## WHAT THE TASK REQUIRES
State the number of lines that hold the string "objects", with nothing added.

## SOURCE EXCERPT
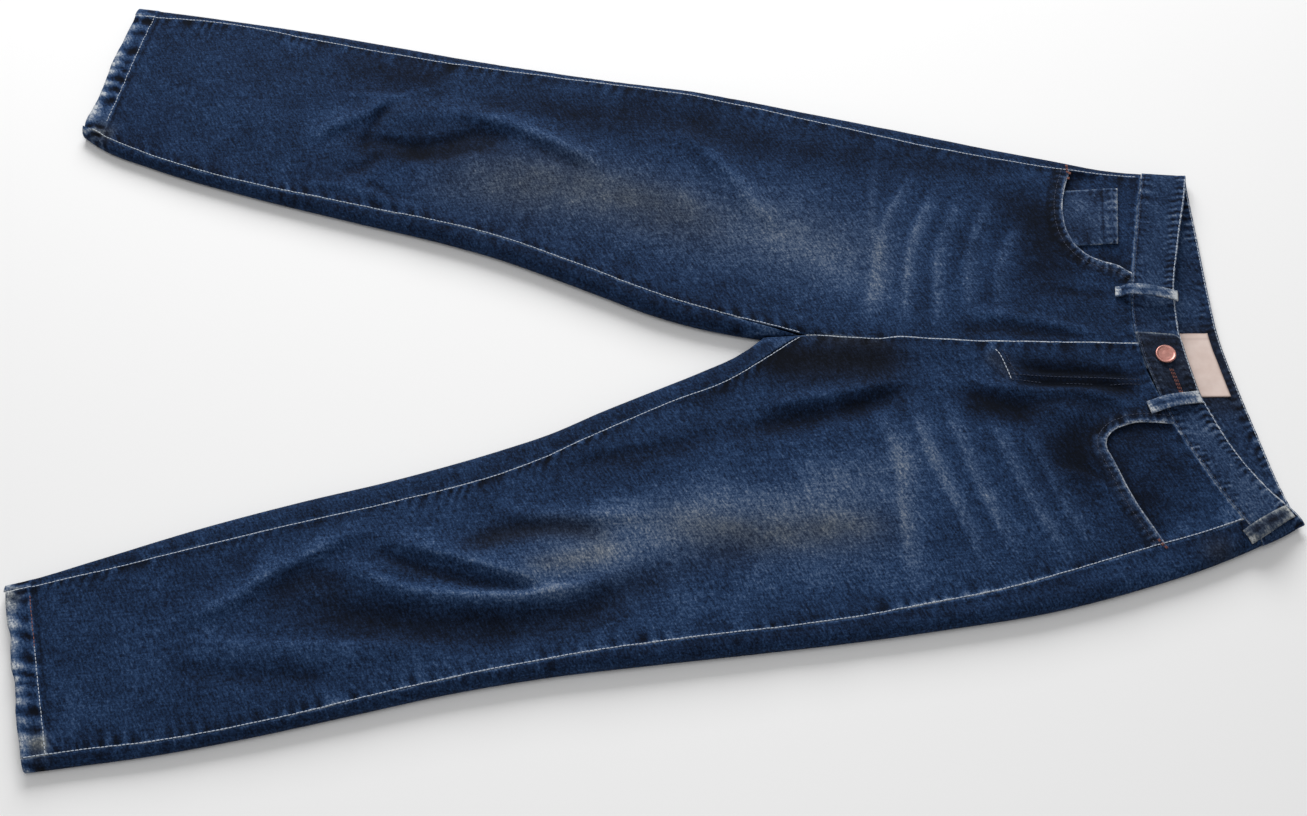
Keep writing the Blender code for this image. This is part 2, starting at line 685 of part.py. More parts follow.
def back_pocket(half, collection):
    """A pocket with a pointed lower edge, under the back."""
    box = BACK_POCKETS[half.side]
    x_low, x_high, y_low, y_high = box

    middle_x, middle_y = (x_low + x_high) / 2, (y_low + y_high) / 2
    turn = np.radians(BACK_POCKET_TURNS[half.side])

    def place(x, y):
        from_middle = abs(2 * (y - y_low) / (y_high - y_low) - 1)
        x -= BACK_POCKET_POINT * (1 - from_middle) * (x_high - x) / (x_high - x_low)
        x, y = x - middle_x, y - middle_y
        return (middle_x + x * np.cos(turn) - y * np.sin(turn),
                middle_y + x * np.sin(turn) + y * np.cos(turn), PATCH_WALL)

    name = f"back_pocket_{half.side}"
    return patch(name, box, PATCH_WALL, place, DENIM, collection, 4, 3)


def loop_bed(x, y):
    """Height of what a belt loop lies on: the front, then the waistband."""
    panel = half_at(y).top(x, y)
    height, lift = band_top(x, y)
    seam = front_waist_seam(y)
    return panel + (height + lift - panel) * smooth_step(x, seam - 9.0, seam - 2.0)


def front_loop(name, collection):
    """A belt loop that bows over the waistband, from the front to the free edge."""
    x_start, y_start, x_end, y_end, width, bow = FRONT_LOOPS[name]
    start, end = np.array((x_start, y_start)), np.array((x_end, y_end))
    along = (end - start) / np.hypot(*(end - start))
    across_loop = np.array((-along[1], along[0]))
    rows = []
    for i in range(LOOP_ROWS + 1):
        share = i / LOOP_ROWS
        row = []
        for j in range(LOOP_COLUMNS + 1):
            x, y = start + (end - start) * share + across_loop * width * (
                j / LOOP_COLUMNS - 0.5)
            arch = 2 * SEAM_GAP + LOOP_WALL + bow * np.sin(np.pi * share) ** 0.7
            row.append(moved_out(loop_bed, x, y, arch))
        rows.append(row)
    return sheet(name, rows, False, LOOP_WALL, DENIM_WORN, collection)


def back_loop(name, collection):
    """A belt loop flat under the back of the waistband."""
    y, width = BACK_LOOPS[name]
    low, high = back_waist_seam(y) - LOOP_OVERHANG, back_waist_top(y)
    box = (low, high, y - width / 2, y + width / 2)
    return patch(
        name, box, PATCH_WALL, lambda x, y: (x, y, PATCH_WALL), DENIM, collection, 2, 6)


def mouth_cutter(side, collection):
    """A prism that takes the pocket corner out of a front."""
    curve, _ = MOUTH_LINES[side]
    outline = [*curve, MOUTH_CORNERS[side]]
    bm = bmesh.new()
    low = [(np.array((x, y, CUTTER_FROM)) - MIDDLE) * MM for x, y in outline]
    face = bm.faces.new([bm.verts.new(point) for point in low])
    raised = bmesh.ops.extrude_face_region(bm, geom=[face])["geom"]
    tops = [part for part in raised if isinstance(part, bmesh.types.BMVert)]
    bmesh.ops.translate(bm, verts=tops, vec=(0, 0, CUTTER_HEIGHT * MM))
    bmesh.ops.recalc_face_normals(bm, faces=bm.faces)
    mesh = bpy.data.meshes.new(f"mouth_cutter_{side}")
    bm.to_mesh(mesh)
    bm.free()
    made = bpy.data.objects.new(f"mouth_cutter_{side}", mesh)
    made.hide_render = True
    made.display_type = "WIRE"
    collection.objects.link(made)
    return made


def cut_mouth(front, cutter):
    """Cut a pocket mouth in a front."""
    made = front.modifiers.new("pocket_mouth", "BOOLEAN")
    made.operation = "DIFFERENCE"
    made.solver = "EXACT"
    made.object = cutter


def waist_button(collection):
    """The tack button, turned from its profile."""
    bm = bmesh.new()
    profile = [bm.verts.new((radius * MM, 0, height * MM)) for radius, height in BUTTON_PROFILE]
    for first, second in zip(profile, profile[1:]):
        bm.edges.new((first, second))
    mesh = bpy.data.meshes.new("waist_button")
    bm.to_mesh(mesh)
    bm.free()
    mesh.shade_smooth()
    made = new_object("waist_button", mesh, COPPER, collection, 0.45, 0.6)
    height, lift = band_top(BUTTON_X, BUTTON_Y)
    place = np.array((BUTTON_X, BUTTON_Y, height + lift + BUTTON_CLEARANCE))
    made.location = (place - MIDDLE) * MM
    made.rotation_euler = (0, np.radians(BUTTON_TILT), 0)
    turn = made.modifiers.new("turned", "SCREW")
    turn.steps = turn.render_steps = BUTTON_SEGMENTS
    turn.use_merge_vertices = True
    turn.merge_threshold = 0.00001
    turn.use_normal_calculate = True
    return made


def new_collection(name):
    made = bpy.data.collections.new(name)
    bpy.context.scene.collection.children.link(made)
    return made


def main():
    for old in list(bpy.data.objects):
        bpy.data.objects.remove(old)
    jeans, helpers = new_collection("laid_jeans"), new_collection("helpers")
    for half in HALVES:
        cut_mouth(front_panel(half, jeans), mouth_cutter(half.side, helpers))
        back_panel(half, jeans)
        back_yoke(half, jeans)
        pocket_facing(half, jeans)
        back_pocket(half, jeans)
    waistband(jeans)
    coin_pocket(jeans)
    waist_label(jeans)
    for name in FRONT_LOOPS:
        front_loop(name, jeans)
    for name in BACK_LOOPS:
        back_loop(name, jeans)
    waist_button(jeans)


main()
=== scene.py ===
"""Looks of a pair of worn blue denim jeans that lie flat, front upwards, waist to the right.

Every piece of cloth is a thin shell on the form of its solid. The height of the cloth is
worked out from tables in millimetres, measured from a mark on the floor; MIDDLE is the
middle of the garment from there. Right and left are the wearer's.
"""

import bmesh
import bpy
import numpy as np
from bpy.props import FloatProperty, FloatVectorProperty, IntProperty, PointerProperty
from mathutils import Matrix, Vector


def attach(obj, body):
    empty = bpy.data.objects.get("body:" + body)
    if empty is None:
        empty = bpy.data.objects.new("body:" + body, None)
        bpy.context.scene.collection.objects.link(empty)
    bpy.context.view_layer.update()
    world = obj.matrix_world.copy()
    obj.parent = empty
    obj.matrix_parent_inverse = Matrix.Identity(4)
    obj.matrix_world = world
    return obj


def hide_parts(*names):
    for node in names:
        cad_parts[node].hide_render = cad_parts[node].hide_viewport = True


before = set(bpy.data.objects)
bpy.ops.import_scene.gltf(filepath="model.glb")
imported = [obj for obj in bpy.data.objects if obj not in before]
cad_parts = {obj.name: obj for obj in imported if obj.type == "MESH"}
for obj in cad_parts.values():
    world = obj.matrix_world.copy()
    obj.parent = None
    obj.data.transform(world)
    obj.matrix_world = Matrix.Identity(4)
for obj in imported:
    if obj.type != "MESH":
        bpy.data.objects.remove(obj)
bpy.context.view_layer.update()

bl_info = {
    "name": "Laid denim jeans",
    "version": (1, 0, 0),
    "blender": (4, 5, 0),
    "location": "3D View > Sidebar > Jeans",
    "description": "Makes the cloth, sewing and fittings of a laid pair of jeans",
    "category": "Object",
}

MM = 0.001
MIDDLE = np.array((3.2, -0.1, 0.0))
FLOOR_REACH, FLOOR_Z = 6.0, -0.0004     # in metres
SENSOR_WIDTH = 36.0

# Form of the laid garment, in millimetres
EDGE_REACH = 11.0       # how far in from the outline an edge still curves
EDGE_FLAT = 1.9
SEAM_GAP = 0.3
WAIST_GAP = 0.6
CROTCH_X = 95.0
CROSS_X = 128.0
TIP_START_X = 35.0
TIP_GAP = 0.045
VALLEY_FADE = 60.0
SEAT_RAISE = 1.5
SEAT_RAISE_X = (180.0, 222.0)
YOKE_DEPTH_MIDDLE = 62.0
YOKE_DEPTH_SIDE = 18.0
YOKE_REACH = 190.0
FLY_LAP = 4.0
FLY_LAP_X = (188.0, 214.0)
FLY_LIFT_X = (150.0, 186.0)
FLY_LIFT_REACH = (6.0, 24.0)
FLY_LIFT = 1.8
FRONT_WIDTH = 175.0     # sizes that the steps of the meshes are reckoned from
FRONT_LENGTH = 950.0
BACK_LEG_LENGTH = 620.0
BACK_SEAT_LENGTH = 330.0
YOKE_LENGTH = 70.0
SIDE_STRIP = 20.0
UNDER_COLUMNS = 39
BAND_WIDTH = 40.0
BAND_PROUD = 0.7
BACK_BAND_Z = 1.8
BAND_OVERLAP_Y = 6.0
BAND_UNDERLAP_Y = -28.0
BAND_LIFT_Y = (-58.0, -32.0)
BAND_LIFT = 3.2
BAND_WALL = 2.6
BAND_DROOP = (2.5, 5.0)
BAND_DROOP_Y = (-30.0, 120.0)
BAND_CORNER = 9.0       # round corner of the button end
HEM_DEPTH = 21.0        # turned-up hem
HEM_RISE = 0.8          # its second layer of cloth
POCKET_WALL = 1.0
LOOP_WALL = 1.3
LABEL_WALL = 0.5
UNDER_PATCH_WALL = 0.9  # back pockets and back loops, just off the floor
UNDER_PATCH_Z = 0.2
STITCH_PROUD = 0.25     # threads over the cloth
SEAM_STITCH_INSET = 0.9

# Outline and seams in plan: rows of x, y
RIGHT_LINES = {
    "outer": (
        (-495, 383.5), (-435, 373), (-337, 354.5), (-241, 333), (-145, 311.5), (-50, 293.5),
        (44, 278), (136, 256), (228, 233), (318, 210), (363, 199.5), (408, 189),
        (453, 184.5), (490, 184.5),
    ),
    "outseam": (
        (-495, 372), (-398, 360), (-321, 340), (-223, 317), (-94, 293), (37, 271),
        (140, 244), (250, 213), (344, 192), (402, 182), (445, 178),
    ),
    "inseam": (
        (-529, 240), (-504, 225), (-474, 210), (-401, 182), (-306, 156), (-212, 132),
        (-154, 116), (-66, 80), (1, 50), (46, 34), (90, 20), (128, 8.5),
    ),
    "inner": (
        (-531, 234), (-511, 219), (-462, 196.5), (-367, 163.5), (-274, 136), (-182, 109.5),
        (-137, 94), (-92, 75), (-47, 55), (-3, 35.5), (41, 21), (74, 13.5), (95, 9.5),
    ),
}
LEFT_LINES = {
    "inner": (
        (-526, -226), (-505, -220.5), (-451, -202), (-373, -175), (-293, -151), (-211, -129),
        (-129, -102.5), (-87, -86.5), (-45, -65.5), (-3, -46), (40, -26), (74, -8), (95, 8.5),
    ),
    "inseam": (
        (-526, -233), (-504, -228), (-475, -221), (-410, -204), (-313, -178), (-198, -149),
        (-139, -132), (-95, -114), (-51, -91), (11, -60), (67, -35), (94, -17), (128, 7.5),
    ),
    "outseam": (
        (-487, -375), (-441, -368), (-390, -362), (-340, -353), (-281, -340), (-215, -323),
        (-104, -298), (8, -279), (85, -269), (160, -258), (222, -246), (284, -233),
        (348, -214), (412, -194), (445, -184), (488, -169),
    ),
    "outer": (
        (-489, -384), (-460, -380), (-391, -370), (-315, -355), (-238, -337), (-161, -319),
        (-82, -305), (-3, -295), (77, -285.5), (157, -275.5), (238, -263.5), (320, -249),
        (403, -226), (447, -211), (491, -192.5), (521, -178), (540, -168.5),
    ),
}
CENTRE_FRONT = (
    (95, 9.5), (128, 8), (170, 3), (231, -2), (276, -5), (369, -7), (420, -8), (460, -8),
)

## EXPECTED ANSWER
10